__What the task requires__
Print exactly the part opening with the line containing "const frame = punchFrame();" and closing with the line containing "for node in", with both of those lines included.

__Dataset content__
»»

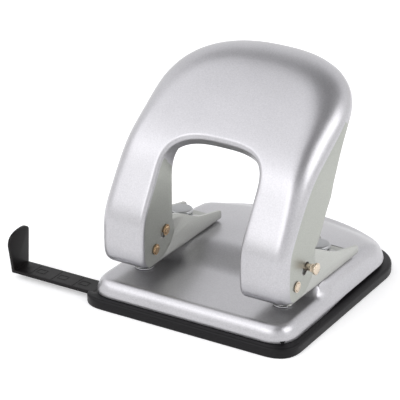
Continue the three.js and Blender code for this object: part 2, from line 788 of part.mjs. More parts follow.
function bumper() {
  const radius = bumperDiameter / 2;
  const lowZ = webTopZ + runningGap;
  return turned([
    [0, lowZ], [radius, lowZ], [radius, bumperTopZ - bumperEdge],
    [radius - bumperEdge / 2, bumperTopZ - bumperEdge / 4], [radius - bumperEdge, bumperTopZ], [0, bumperTopZ],
  ]);
}

// A pin across the frame and the handle with a low domed head at each end
function headedPin(diameter, headDiameter, headHeight) {
  const shoulder = handleHalf + runningGap;
  const end = shoulder + headHeight;
  const pin = turned([
    [0, -end], [diameter / 2, -end], [headDiameter / 2, -shoulder - headHeight / 3],
    [headDiameter / 2, -shoulder], [diameter / 2, -shoulder], [diameter / 2, shoulder],
    [headDiameter / 2, shoulder], [headDiameter / 2, shoulder + headHeight / 3], [diameter / 2, end], [0, end],
  ]);
  return pin.rotateY(Math.PI / 2);
}

// The right punch pin is a longer one: it can be pushed in by its knob to lock the handle down
function lockPin() {
  const shoulder = handleHalf + runningGap;
  const end = shoulder + lockPinProud;
  const radius = drivePinDiameter / 2;
  const knob = lockKnobDiameter / 2;
  const pin = turned([
    [0, -shoulder], [radius, -shoulder], [radius, end - lockKnobLength], [knob, end - lockKnobLength],
    [knob, end - lockKnobLength / 4], [knob - lockKnobLength / 4, end], [0, end],
  ]);
  return pin.rotateY(Math.PI / 2);
}

function frameRivet() {
  const shank = frameRivetDiameter / 2;
  const head = frameRivetHeadDiameter / 2;
  const upperZ = webTopZ + runningGap;
  const lowerZ = deckZ - plateSheet - runningGap;
  return turned([
    [0, lowerZ - frameRivetHeadHeight], [head, lowerZ - frameRivetHeadHeight], [head, lowerZ],
    [shank, lowerZ], [shank, upperZ], [head, upperZ], [head, upperZ + frameRivetHeadHeight / 3],
    [shank, upperZ + frameRivetHeadHeight], [0, upperZ + frameRivetHeadHeight],
  ]);
}

// Materials
const finish = (color, metalness, roughness) => new THREE.MeshStandardMaterial({ color, metalness, roughness });
const silverPaint = finish('#b9b8c2', 0.7, 0.35);
const blackPlastic = finish('#1c1c20', 0, 0.45);
const plainSteel = finish('#b4b6b8', 1, 0.3);
const plated = finish('#b7b3a0', 1, 0.35);
const warmPlated = finish('#c8b98c', 1, 0.3);
const greyRubber = finish('#5c5f63', 0, 0.8);

const punchModel = new THREE.Group();
punchModel.name = 'two_hole_punch';

function add(name, geometry, material, x = 0, y = 0, z = 0) {
  const mesh = new THREE.Mesh(geometry.clone().translate(x, y, z), material);
  mesh.name = name;
  punchModel.add(mesh);
}

add('base_plate', basePlate(), silverPaint);
add('chip_tray', chipTray(), blackPlastic);
add('paper_gauge', paperGauge(), blackPlastic);
add('gauge_clip', gaugeClip(), plainSteel);
add('handle', handleArch(), silverPaint);

const frame = punchFrame();
const dieRing = die();
const bush = guideBush();
const punchRod = punch();
const washer = punchWasher();
const spring = punchSpring();
const stop = bumper();
const rivet = headedPin(pivotDiameter, rivetHeadDiameter, rivetHeadHeight);
const holdDown = frameRivet();
for (const [side, x] of [['left', -holePitch / 2], ['right', holePitch / 2]]) {
  add(`frame_${side}`, frame, plated, x);
  add(`die_${side}`, dieRing, plainSteel, x, punchY);
  add(`guide_bush_${side}`, bush, plainSteel, x, punchY);
  add(`punch_${side}`, punchRod, plainSteel, x, punchY);
  add(`punch_washer_${side}`, washer, plainSteel, x, punchY);
  add(`punch_spring_${side}`, spring, plainSteel, x, punchY);
  add(`bumper_${side}`, stop, greyRubber, x, bumperY);
  add(`pivot_rivet_${side}`, rivet, warmPlated, x, pivotY, pivotZ);
  add(`frame_rivet_front_${side}`, holdDown, plainSteel, x, frameRivetFrontY);
  add(`frame_rivet_rear_${side}`, holdDown, plainSteel, x, frameRivetRearY);
}
add('drive_pin_left', headedPin(drivePinDiameter, pinHeadDiameter, pinHeadHeight), warmPlated,
  -holePitch / 2, punchY, drivePinZ);
add('lock_pin_right', lockPin(), warmPlated, holePitch / 2, punchY, drivePinZ);

export default punchModel;
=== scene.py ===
"""A two-hole desk punch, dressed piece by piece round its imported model. Metres, +Z up, front at -Y."""

import json
import math

import bmesh
import bpy
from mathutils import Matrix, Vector


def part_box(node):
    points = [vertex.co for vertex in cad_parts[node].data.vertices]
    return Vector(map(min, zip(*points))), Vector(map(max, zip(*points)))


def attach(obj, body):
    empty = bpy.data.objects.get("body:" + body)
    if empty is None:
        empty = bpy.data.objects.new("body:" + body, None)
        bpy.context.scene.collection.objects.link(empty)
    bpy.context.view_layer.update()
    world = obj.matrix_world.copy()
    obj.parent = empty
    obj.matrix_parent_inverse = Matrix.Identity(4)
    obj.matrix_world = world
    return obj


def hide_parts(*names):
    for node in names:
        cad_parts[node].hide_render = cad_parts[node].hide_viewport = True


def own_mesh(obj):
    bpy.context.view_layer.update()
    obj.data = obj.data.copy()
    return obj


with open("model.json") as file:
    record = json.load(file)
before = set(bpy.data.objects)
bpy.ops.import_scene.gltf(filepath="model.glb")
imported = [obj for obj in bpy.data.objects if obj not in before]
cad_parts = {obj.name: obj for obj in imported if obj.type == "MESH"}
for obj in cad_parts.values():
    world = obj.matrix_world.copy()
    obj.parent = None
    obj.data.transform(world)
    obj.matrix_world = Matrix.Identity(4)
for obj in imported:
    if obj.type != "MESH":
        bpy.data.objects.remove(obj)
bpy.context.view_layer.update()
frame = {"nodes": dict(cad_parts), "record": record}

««

__Solution to this exercise__
const frame = punchFrame();
const dieRing = die();
const bush = guideBush();
const punchRod = punch();
const washer = punchWasher();
const spring = punchSpring();
const stop = bumper();
const rivet = headedPin(pivotDiameter, rivetHeadDiameter, rivetHeadHeight);
const holdDown = frameRivet();
for (const [side, x] of [['left', -holePitch / 2], ['right', holePitch / 2]]) {
  add(`frame_${side}`, frame, plated, x);
  add(`die_${side}`, dieRing, plainSteel, x, punchY);
  add(`guide_bush_${side}`, bush, plainSteel, x, punchY);
  add(`punch_${side}`, punchRod, plainSteel, x, punchY);
  add(`punch_washer_${side}`, washer, plainSteel, x, punchY);
  add(`punch_spring_${side}`, spring, plainSteel, x, punchY);
  add(`bumper_${side}`, stop, greyRubber, x, bumperY);
  add(`pivot_rivet_${side}`, rivet, warmPlated, x, pivotY, pivotZ);
  add(`frame_rivet_front_${side}`, holdDown, plainSteel, x, frameRivetFrontY);
  add(`frame_rivet_rear_${side}`, holdDown, plainSteel, x, frameRivetRearY);
}
add('drive_pin_left', headedPin(drivePinDiameter, pinHeadDiameter, pinHeadHeight), warmPlated,
  -holePitch / 2, punchY, drivePinZ);
add('lock_pin_right', lockPin(), warmPlated, holePitch / 2, punchY, drivePinZ);

export default punchModel;
=== scene.py ===
"""A two-hole desk punch, dressed piece by piece round its imported model. Metres, +Z up, front at -Y."""

import json
import math

import bmesh
import bpy
from mathutils import Matrix, Vector


def part_box(node):
    points = [vertex.co for vertex in cad_parts[node].data.vertices]
    return Vector(map(min, zip(*points))), Vector(map(max, zip(*points)))


def attach(obj, body):
    empty = bpy.data.objects.get("body:" + body)
    if empty is None:
        empty = bpy.data.objects.new("body:" + body, None)
        bpy.context.scene.collection.objects.link(empty)
    bpy.context.view_layer.update()
    world = obj.matrix_world.copy()
    obj.parent = empty
    obj.matrix_parent_inverse = Matrix.Identity(4)
    obj.matrix_world = world
    return obj


def hide_parts(*names):
    for node in names:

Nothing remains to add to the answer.